With satellite carrier DirecTV reporting its first-ever net quarterly loss of subscribers, the Big Four pay TV services collectively lost 407,000 U.S. video customers in Q2. This was not offset by gains of 322,000 net video users reported by telco services AT&T U-Verse and Verizon FiOS.

Cord cutting / cutting the cord
photo: Shutterstock / artenot

The migration of television from its current bundled paradigm to its a la carte, internet-delivered future may be further away than some cord cutters would like. But based on second-quarter earnings data released by the top four pay TV services, the multi-channel video business as we know it no longer seems to be in growth mode.

On Thursday, DirecTV reported its first net subscriber loss for a quarter, with a net 52,000 U.S. customers bolting the satellite service during the period extending from April 1 to June 30.

Also read: Pay TV model won’t die anytime soon, analyst says

In fact, each of the top four multi-channel video providers — which collectively service more than 60 percent of U.S. pay TV homes — lost customers in the second quarter. Earlier on Thursday, No. 4 service, Time Warner Cable announced a net loss of 169,000 subscribers. That came just a day after No. 1 service, Comcast, reported a net loss of 176,000 cable customers.

Last week, in a pre-Q2-earnings filing with the Securities Exchange Commission, satellite carrier Dish Network, the No. 3 service, revealed a net second-quarter loss of 10,000 users. Collective total for the Big Four: minus 407,000 users.

Many of these lost subscribers continue to migrate to telco-based services, with AT&T U-Verse  and Verizon FiOS  adding 202,000 and 120,000 video subscribers, respectively, during Q2.

Also read: Pay TV growth keeps slowing: 484k users added in Q1

Coupled with satellite additions, the emergence of these two telco video services have more than offset the declines of the cable business and kept the overall pay TV business in growth mode the last few years. But at least for now, satellite has stopped growing.

Also read: For Comcast, broadband subscribers are up, but video subs are down

As for DirecTV, the loss of 52,000 net U.S. subscribers wasn’t a complete surprise, with analysts predicting a loss in the mid-30,000 range due to the company’s efforts to reduce “churn” and keep subscribers around for the long haul, instead of enticing them for short stays with short-term promotions.

DirecTV reported a 9 percent increase in quarterly revenue to $7.22 billion.
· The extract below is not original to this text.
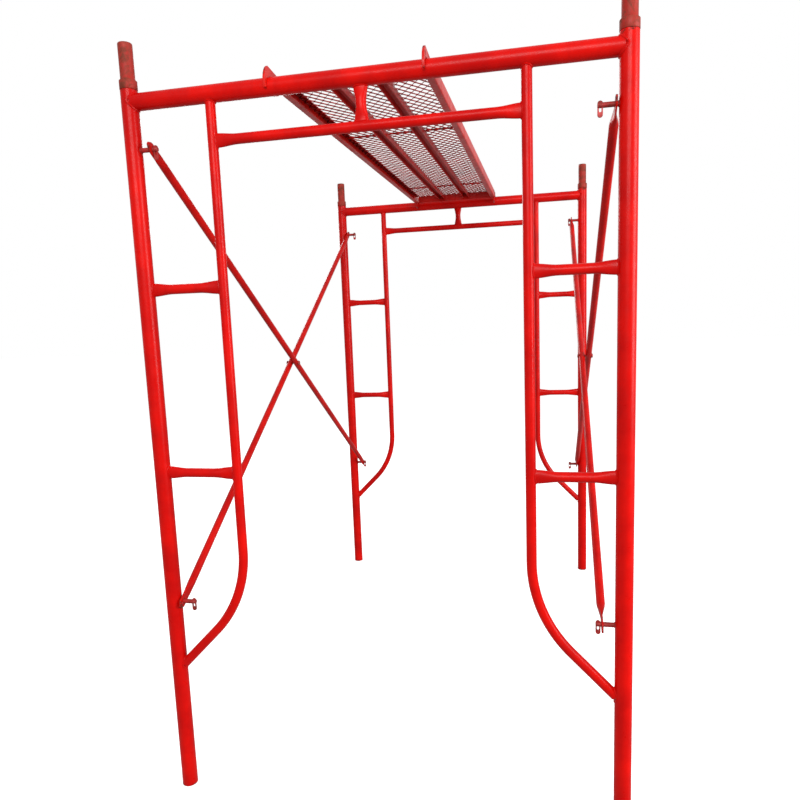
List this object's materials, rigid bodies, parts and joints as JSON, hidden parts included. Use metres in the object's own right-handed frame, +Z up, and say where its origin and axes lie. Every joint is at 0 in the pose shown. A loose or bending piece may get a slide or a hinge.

It’s operating income before depreciation and amortization (OIBDA) — i.e. profit — also increased 9 percent to 2.01 billion. While the satellite company faces stagnant growth domestically, it continues to show ample promise in Latin America, where it added another 645,000 net subscribers.

Also read: DirecTV aims to double Latin American revenue to $10B in five years

And while Latin American expansion continues to be the key to DirecTV’s future, cable companies like Time Warner are banking on the growth of broadband users. The addition of 72,000 net ISP customers pushed Time Warner’s revenue up 9.3 percent to $5.4 billion in Q2. OIBDA increased 10.3 percent to $2 billion.

  1. (sorry if this double posts)

    Quick – divide 85,000 (the NET loss) by total Pay TV subs of 100 mil.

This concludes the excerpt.